Region's Seniors Remember the Depression
By Amanda Cuda, The Connecticut Post
September 21, 2008
Henry Steffens has conflicting memories of growing up in Brooklyn, N.Y. during the Great Depression.
On the one hand, Steffens, now 80 and living in Fairfield, had a relatively comfortable life. Though his father was out of work for five years during the Depression, he always managed to find odd jobs that kept his family fed. His mother, meanwhile, was a seamstress, who always made sure that her family was clothed.
"We managed," Steffens said. "I never realized that we were poor. I never realized that my dad was out of work for that long."
Yet Steffens did not grow up blissfully unaware of the poverty sweeping the country during the Depression. He saw people evicted from the homes they could no longer afford. He watched as those now-homeless families stood on the street, next to their now-homeless furniture, with nowhere to go and no idea how they would survive.
"You'd see these people sitting there, forlorn, and just not knowing what to do," Steffens said.
Steffens is a dispatcher at the Fairfield Senior Center, where he was interviewed Friday afternoon. He, and other patrons of the center, said there are some definite parallels between the Great Depression -- which began with the stock market crash of 1929 and stretched until the late 1930s -- and the economic hardships of today.
There's panic on Wall Street, rising unemployment and a record number of people losing their homes. Though many people in the region old enough to remember the Depression said today's crisis isn't as severe as what they lived through, they are worried about the state of the modern economy.
"It's not as bad, certainly, but it is bad," Steffens said. "We are in times where we have to correct what's going on."
Most of his fellow patrons at the Fairfield Senior Center echoed that sentiment.
Leonora Cox of Fairfield is 100 years old, and still remembers when she came to the United States from England in 1938. Though her arrival coincided with the tail of end of the Depression, the country was still struggling. "Things were worse here than in England," she said. "There was no work anywhere."
Eventually, Cox said she and her husband "found something to do to make a few dollars," but life wasn't easy.
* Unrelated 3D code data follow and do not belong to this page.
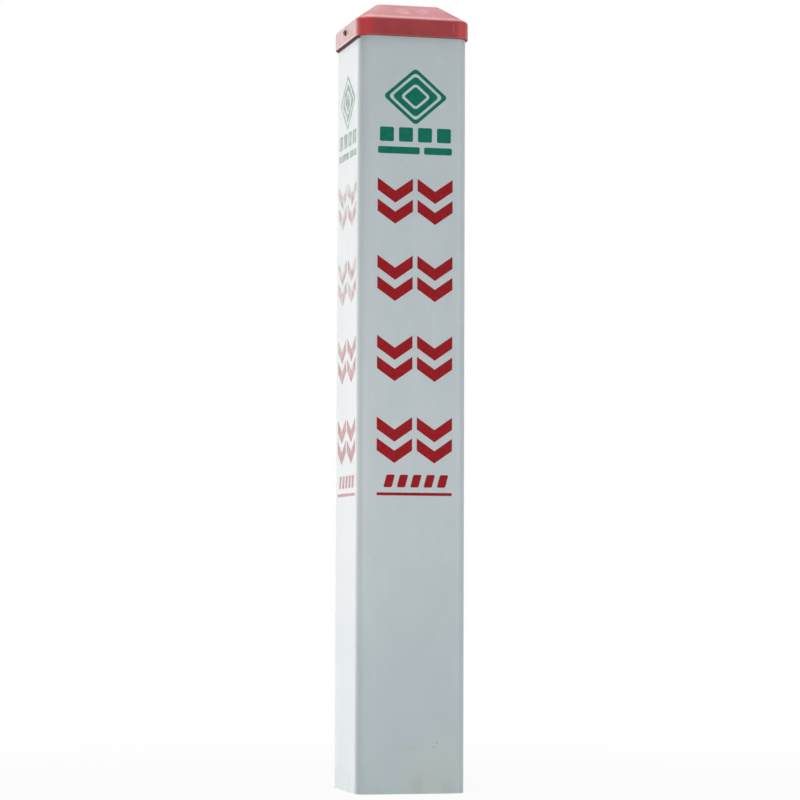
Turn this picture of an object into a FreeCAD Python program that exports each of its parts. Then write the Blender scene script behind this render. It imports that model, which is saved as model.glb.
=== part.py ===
import FreeCAD, Part
import math
import os

import Sketcher

# Utility marker post: a chambered plastic extrusion under a moulded cap that two screws hold.
# Millimetres, +Z up, front towards -Y, origin at the middle of the post's foot.

# Driving dimensions: name, value and what it is
SIZES = (
    ("section_width", 150.0, "outside width of the square post"),
    ("post_length", 1040.0, "cut length of the post"),
    ("corner_radius", 16.0, "outside radius of the post's long corners"),
    ("post_wall", 4.0, "outer wall of the extrusion"),
    ("web_thickness", 3.0, "crossed webs inside the extrusion"),
    ("root_fillet", 6.0, "radius where the webs meet the walls and each other"),
    ("cap_clearance", 0.4, "gap between cap and post on each side"),
    ("cap_wall", 3.2, "wall of the moulded cap"),
    ("cap_insertion", 21.0, "length of post inside the cap"),
    ("skirt_height", 24.0, "upright side of the cap"),
    ("roof_rise", 24.5, "height of the cap's sloped faces"),
    ("roof_inset", 34.5, "how far the sloped faces lean in on each side"),
    ("crown_corner", 9.0, "plan radius of the flat top's corners"),
    ("fold_radius", 5.0, "rounding between skirt and slopes"),
    ("crown_radius", 4.0, "rounding between slopes and flat top"),
    ("rim_chamfer", 0.5, "bevel of the cap's lower outer edge"),
    ("gusset_thickness", 2.0, "gussets under the roof that seat on the post's end"),
    ("gusset_foot", 7.0, "how far a gusset reaches in along the post's end"),
    ("gusset_reach", 18.0, "how far a gusset reaches in under the roof"),
    ("gusset_offset", 34.0, "distance of a gusset from the middle of its side"),
    ("screw_height", 15.0, "screw axis above the cap's lower edge"),
    ("screw_hole", 4.8, "diameter of the clearance hole in the skirt"),
    ("head_diameter", 8.0, "pan head of the screw"),
    ("head_height", 3.1, "pan head, from its seat to its top"),
    ("head_side", 1.0, "upright edge of the pan head"),
    ("core_diameter", 3.1, "shank of the screw without its thread"),
    ("screw_bite", 2.4, "how far the screw passes the post's outer wall"),
    ("point_length", 3.0, "conical point of the screw"),
    ("pilot_clearance", 0.05, "gap round the shank in the post"),
    ("recess_span", 4.4, "tip to tip of the cross recess at its mouth"),
    ("recess_wing", 1.1, "width of a wing of the recess at its mouth"),
    ("recess_foot_span", 2.2, "tip to tip of the cross recess at its foot"),
    ("recess_foot_wing", 0.6, "width of a wing of the recess at its foot"),
    ("recess_depth", 1.8, "depth of the cross recess"),
)

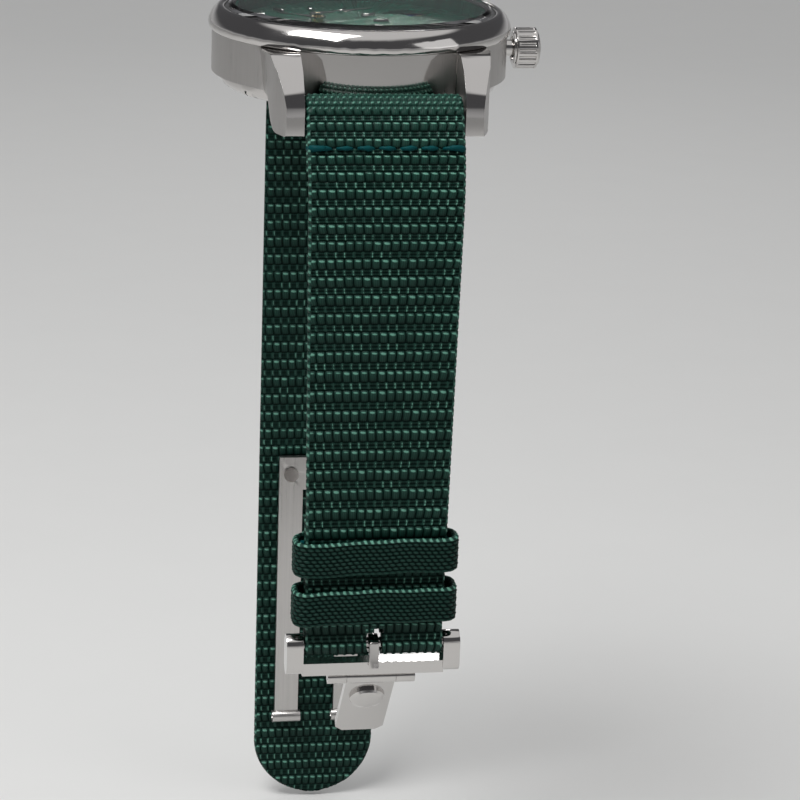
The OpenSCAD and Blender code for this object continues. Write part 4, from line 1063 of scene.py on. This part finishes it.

Despite the economic problems facing the country today, Cox is optimistic that it won't result in a repeat of the Great Depression. "I feel that [the country] must have learned a lot of lessons from that and won't allow it to happen again."
David Cadden, a marketing professor at the Quinnipiac University School of Business, said there are definitely some similarities between today's economic climate and that of the Depression.
Most of those parallels are psychological, Cadden said. Just as their Depression-era counterparts did, "people are going to increasingly worry about their economic future," he said.
They'll also worry that their children will grow up under worse conditions than they did, Cadden said.
Economically, things aren't yet as bad as they were during the Depression. For one thing, unemployment today is about 6 percent, compared with roughly 25 percent during the Depression. "We're not quite there yet," Cadden said.
However, today's society is more debt-oriented than that of the 1930s, Cadden said. So, if unemployment were to increase substantially, it could lead to a disaster, with many people being forced to declare bankruptcy.
But there's still a long way to go before we reach the world that Arthur White, 96, of Milford, lived in. White is father to seven children, the youngest of whom was born in 1941. Thus, during much of the Depression, he was charged with providing for a large family.
"It was pretty bad times," White said. "I held as many as four or five jobs."
Ralph Monaco, 76, of Trumbull, is too young to remember much about the Depression, but some details stick with him. He remembers that, during cold weather, he and the rest of his family had to huddle around the stove in their home on Grand Street in Bridgeport.
He also remembers that no one ever bought new shoes during the Depression. If the soles of your shoes wore out, new soles were hammered on. Sometimes, Monaco said, the nails would tear your socks. When it came to food, you ate whatever you were lucky enough to be served.
During that time, he said, "money was always tight."
However, some seniors compared the days of the Great Depression favorably to today. A group of women playing Pokeno at the Fairfield Senior Center said their Depression-era childhoods were relatively pleasant.
Helen Chelak, 88, of Fairfield, was one of five children, cared for by a widowed mother, yet there was always food on the table. Her mother grew a garden, and raised animals -- including chickens, ducks, a cow and a pig.
"We always had meat and butter and cheese," she said.
Though it might not seem like paradise by today's standards, Chelak said her family lived a pretty nice life. That's probably because families back then had simple needs, said Grace Murphy, 88, of Fairfield.
Today, she said, people want too much. People, particularly children, are too greedy and hard to please. "When we were kids growing up during the Depression, we were happier than children are today," Murphy said. "They have too much."